First, a little introduction. I've been watching this list for a while
but do not have a boat of my own yet. I'm still in the planning stage.
I live in New England and hope to start out by sailing in Long Island
Sound. I commend you guys for the work you've done and look forward to
"joining the fleet." I learn something new with everything I read
here.
I own and drive and electric car, so I have a slightly different slant
on electric propulsion. There's a link to my car at the bottom of this
email. While many of the parts, concepts and terms are the same,
moving a boat through water is a lot different than rolling a car on
pavement. Driving a car, it's not unusual to pull 700 amps from my
pack taking off from a stop. Cruising the hills where I live I will
draw between 75 to 300 amps on a regular basis. Not what you guys see
sailing. I'm not here to tell anyone how to sail, I'm the newbie.
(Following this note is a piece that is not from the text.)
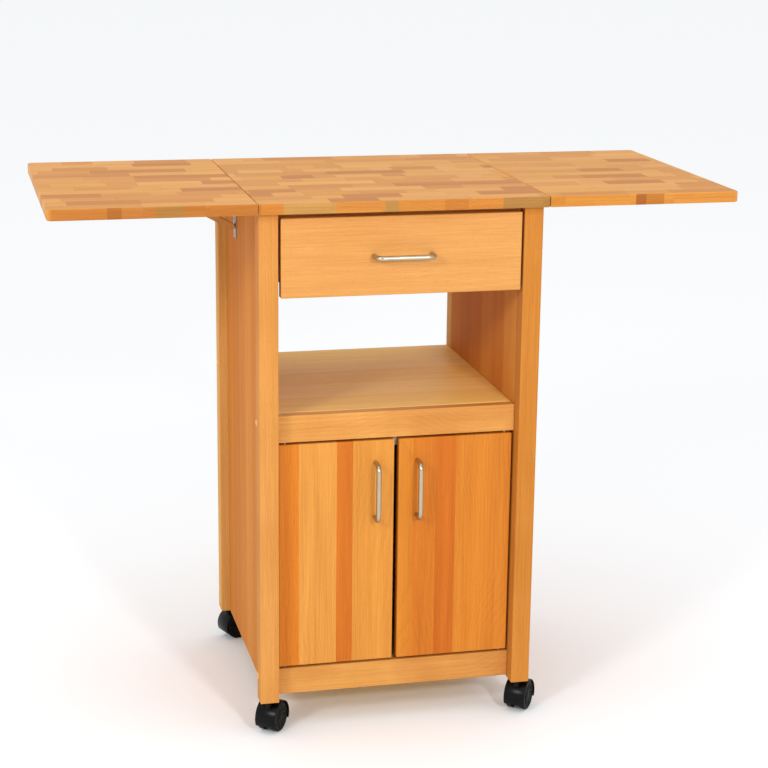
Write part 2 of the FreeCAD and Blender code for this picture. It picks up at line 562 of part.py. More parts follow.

Ok, enough of the introduction.
You bring up a very good point that I haven't seen mentioned before,
heat. Heat is usually an indicator of inefficiency or problems with
electric drives. But even when it's a product of working hard, you
need to manage it. Your comments on forced air cooling are very
important and I hope more people keep this in mind when repowering
with electric. With a motor, heat can be most damaging when you try
and push a lot of current through a motor at low RPMs. Cars often see
this when starting from a dead stop, and I imagine a boat would almost
never have this. So cooling over a long cruise is probably more the
issue. Your comments on heat are spot on.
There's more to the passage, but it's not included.